### [DATA BLOCK]

----------------------------------------

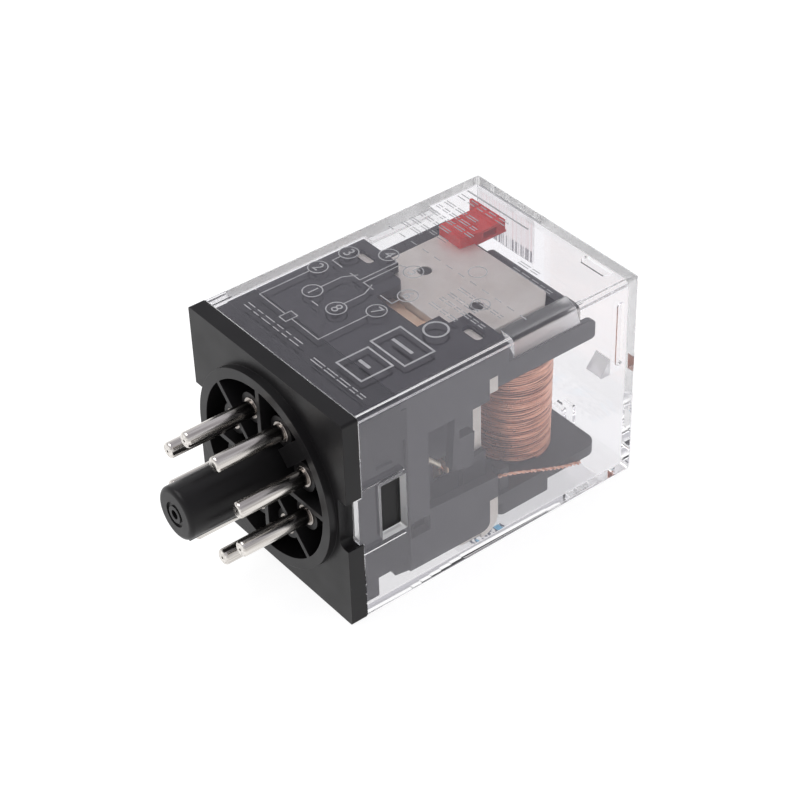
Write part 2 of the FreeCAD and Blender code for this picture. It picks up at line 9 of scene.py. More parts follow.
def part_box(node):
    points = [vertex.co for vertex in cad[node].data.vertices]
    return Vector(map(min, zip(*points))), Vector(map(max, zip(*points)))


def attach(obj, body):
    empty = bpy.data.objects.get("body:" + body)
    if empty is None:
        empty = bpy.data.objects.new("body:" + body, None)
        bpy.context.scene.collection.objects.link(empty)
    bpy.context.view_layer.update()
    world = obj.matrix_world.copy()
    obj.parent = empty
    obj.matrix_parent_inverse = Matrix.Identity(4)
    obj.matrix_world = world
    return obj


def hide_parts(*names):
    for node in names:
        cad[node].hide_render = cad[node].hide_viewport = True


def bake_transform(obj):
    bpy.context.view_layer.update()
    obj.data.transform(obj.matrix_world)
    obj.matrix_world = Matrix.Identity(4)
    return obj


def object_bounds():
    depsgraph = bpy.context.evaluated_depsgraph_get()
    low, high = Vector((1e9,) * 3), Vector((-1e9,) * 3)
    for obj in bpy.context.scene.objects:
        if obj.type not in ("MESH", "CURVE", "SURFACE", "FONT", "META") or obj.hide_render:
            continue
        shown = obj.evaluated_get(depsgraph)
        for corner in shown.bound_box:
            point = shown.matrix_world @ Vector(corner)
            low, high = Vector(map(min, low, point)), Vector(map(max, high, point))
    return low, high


# The looks of a plug-in relay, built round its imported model. Objects are in metres and MM turns millimetres
# into metres. +Z is the printed face, -Y the plug end and +X the side where the coil shows.

MM = 0.001

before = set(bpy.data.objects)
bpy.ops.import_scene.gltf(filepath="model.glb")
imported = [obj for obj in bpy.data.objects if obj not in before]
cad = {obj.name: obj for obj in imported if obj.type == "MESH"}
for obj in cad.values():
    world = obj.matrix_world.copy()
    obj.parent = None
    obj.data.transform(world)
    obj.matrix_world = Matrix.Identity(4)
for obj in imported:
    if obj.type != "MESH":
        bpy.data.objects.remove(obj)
cad_box = [list(corner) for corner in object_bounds()]

TOP = cad_box[1][2] / MM                          # printed face of the cover


def box_mm(node):
    low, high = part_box(node)
    return low / MM, high / MM


# ---------------------------------------------------------------- camera, floor and light
def make_camera():
    """Looks down on the printed face and the coil side, from the plug end."""
    azimuth = math.radians(52.73)
    elevation = math.radians(38.14)
    roll = math.radians(-1.93)
    distance = 307.5
    aim = Vector((0, 25.0, 0))
    shift_right = 1.97
    shift_up = 1.09
    back = Vector((math.sin(azimuth) * math.cos(elevation), -math.cos(azimuth) * math.cos(elevation),
                   math.sin(elevation)))
    level = Vector((0, 0, 1)).cross(back).normalized()
    upright = back.cross(level)
    right = level * math.cos(roll) + upright * math.sin(roll)
    up = upright * math.cos(roll) - level * math.sin(roll)
    place = aim + back * distance - right * shift_right - up * shift_up
    data = bpy.data.cameras.new("camera")
    data.sensor_width = 36
    data.lens = 98.04
    data.clip_start = 0.01
    data.clip_end = 20
    camera = bpy.data.objects.new("camera", data)
    turn = Matrix((right, up, back)).transposed().to_4x4()
    camera.matrix_world = Matrix.Translation(place * MM) @ turn
    bpy.context.scene.collection.objects.link(camera)
    bpy.context.scene.camera = camera


def make_floor():
    """A pale floor just under the relay, as bright as the light tent beside it."""
    mesh = bpy.data.meshes.new("floor")
    reach = 3.0
    level = cad_box[0][2] - 0.02 * MM
    corners = [(-reach, -reach, level), (reach, -reach, level), (reach, reach, level), (-reach, reach, level)]
    mesh.from_pydata(corners, [], [(0, 1, 2, 3)])
    floor = bpy.data.objects.new("floor", mesh)
    bpy.context.scene.collection.objects.link(floor)
    look = Look("pale_floor", roughness=0.7, emission=0.88)
    look.shader.inputs["Emission Color"].default_value = (1.0, 1.0, 1.0, 1.0)
    look.colour(look.texture("ShaderNodeTexNoise", 9.0), (0.24, 0.24, 0.24), (0.26, 0.26, 0.26))
    mesh.materials.append(look.material)


def make_world():
    """A light tent: white below and at the sides, dimmer and faintly lilac overhead."""
    world = bpy.data.worlds.new("light_tent")
    world.use_nodes = True
    nodes = world.node_tree.nodes
    links = world.node_tree.links
    background = nodes["Background"]
    place = nodes.new("ShaderNodeTexCoord")
    parts = nodes.new("ShaderNodeSeparateXYZ")
    ramp = nodes.new("ShaderNodeValToRGB")
    links.new(place.outputs["Generated"], parts.inputs[0])
    links.new(parts.outputs["Z"], ramp.inputs["Fac"])
    ramp.color_ramp.elements[0].position = 0.0
    ramp.color_ramp.elements[0].color = (1.0, 1.0, 1.0, 1)
    ramp.color_ramp.elements[1].position = 0.75
    ramp.color_ramp.elements[1].color = (0.56, 0.553, 0.60, 1)
    links.new(ramp.outputs["Color"], background.inputs["Color"])
    background.inputs["Strength"].default_value = 0.95
    bpy.context.scene.world = world
    bpy.context.scene.view_settings.view_transform = "Standard"
    paths = bpy.context.scene.cycles
    paths.max_bounces = 40
    paths.transmission_bounces = 40
    paths.glossy_bounces = 12


def make_lamp(name, place, size, power):
    """A soft box that faces the middle of the relay."""
    data = bpy.data.lights.new(name, "AREA")
    data.shape = "SQUARE"
    data.size = size
    data.energy = power
    lamp = bpy.data.objects.new(name, data)
    lamp.location = place
    lamp.rotation_euler = (Vector((0, 0.02, 0)) - Vector(place)).to_track_quat("-Z", "Y").to_euler()
    bpy.context.scene.collection.objects.link(lamp)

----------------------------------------

### [WHAT TO DO]
Output the full listing exactly as it stands.

### [ANSWER TO THIS EXERCISE]
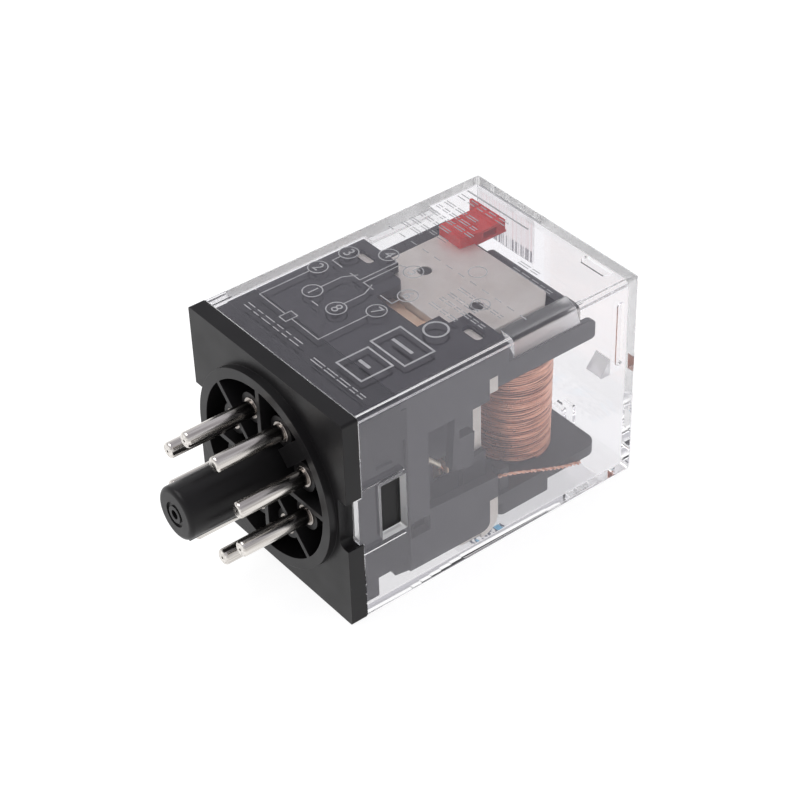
Write part 2 of the FreeCAD and Blender code for this picture. It picks up at line 9 of scene.py. More parts follow.
def part_box(node):
    points = [vertex.co for vertex in cad[node].data.vertices]
    return Vector(map(min, zip(*points))), Vector(map(max, zip(*points)))


def attach(obj, body):
    empty = bpy.data.objects.get("body:" + body)
    if empty is None:
        empty = bpy.data.objects.new("body:" + body, None)
        bpy.context.scene.collection.objects.link(empty)
    bpy.context.view_layer.update()
    world = obj.matrix_world.copy()
    obj.parent = empty
    obj.matrix_parent_inverse = Matrix.Identity(4)
    obj.matrix_world = world
    return obj


def hide_parts(*names):
    for node in names:
        cad[node].hide_render = cad[node].hide_viewport = True


def bake_transform(obj):
    bpy.context.view_layer.update()
    obj.data.transform(obj.matrix_world)
    obj.matrix_world = Matrix.Identity(4)
    return obj


def object_bounds():
    depsgraph = bpy.context.evaluated_depsgraph_get()
    low, high = Vector((1e9,) * 3), Vector((-1e9,) * 3)
    for obj in bpy.context.scene.objects:
        if obj.type not in ("MESH", "CURVE", "SURFACE", "FONT", "META") or obj.hide_render:
            continue
        shown = obj.evaluated_get(depsgraph)
        for corner in shown.bound_box:
            point = shown.matrix_world @ Vector(corner)
            low, high = Vector(map(min, low, point)), Vector(map(max, high, point))
    return low, high


# The looks of a plug-in relay, built round its imported model. Objects are in metres and MM turns millimetres
# into metres. +Z is the printed face, -Y the plug end and +X the side where the coil shows.

MM = 0.001

before = set(bpy.data.objects)
bpy.ops.import_scene.gltf(filepath="model.glb")
imported = [obj for obj in bpy.data.objects if obj not in before]
cad = {obj.name: obj for obj in imported if obj.type == "MESH"}
for obj in cad.values():
    world = obj.matrix_world.copy()
    obj.parent = None
    obj.data.transform(world)
    obj.matrix_world = Matrix.Identity(4)
for obj in imported:
    if obj.type != "MESH":
        bpy.data.objects.remove(obj)
cad_box = [list(corner) for corner in object_bounds()]

TOP = cad_box[1][2] / MM                          # printed face of the cover


def box_mm(node):
    low, high = part_box(node)
    return low / MM, high / MM


# ---------------------------------------------------------------- camera, floor and light
def make_camera():
    """Looks down on the printed face and the coil side, from the plug end."""
    azimuth = math.radians(52.73)
    elevation = math.radians(38.14)
    roll = math.radians(-1.93)
    distance = 307.5
    aim = Vector((0, 25.0, 0))
    shift_right = 1.97
    shift_up = 1.09
    back = Vector((math.sin(azimuth) * math.cos(elevation), -math.cos(azimuth) * math.cos(elevation),
                   math.sin(elevation)))
    level = Vector((0, 0, 1)).cross(back).normalized()
    upright = back.cross(level)
    right = level * math.cos(roll) + upright * math.sin(roll)
    up = upright * math.cos(roll) - level * math.sin(roll)
    place = aim + back * distance - right * shift_right - up * shift_up
    data = bpy.data.cameras.new("camera")
    data.sensor_width = 36
    data.lens = 98.04
    data.clip_start = 0.01
    data.clip_end = 20
    camera = bpy.data.objects.new("camera", data)
    turn = Matrix((right, up, back)).transposed().to_4x4()
    camera.matrix_world = Matrix.Translation(place * MM) @ turn
    bpy.context.scene.collection.objects.link(camera)
    bpy.context.scene.camera = camera


def make_floor():
    """A pale floor just under the relay, as bright as the light tent beside it."""
    mesh = bpy.data.meshes.new("floor")
    reach = 3.0
    level = cad_box[0][2] - 0.02 * MM
    corners = [(-reach, -reach, level), (reach, -reach, level), (reach, reach, level), (-reach, reach, level)]
    mesh.from_pydata(corners, [], [(0, 1, 2, 3)])
    floor = bpy.data.objects.new("floor", mesh)
    bpy.context.scene.collection.objects.link(floor)
    look = Look("pale_floor", roughness=0.7, emission=0.88)
    look.shader.inputs["Emission Color"].default_value = (1.0, 1.0, 1.0, 1.0)
    look.colour(look.texture("ShaderNodeTexNoise", 9.0), (0.24, 0.24, 0.24), (0.26, 0.26, 0.26))
    mesh.materials.append(look.material)


def make_world():
    """A light tent: white below and at the sides, dimmer and faintly lilac overhead."""
    world = bpy.data.worlds.new("light_tent")
    world.use_nodes = True
    nodes = world.node_tree.nodes
    links = world.node_tree.links
    background = nodes["Background"]
    place = nodes.new("ShaderNodeTexCoord")
    parts = nodes.new("ShaderNodeSeparateXYZ")
    ramp = nodes.new("ShaderNodeValToRGB")
    links.new(place.outputs["Generated"], parts.inputs[0])
    links.new(parts.outputs["Z"], ramp.inputs["Fac"])
    ramp.color_ramp.elements[0].position = 0.0
    ramp.color_ramp.elements[0].color = (1.0, 1.0, 1.0, 1)
    ramp.color_ramp.elements[1].position = 0.75
    ramp.color_ramp.elements[1].color = (0.56, 0.553, 0.60, 1)
    links.new(ramp.outputs["Color"], background.inputs["Color"])
    background.inputs["Strength"].default_value = 0.95
    bpy.context.scene.world = world
    bpy.context.scene.view_settings.view_transform = "Standard"
    paths = bpy.context.scene.cycles
    paths.max_bounces = 40
    paths.transmission_bounces = 40
    paths.glossy_bounces = 12


def make_lamp(name, place, size, power):
    """A soft box that faces the middle of the relay."""
    data = bpy.data.lights.new(name, "AREA")
    data.shape = "SQUARE"
    data.size = size
    data.energy = power
    lamp = bpy.data.objects.new(name, data)
    lamp.location = place
    lamp.rotation_euler = (Vector((0, 0.02, 0)) - Vector(place)).to_track_quat("-Z", "Y").to_euler()
    bpy.context.scene.collection.objects.link(lamp)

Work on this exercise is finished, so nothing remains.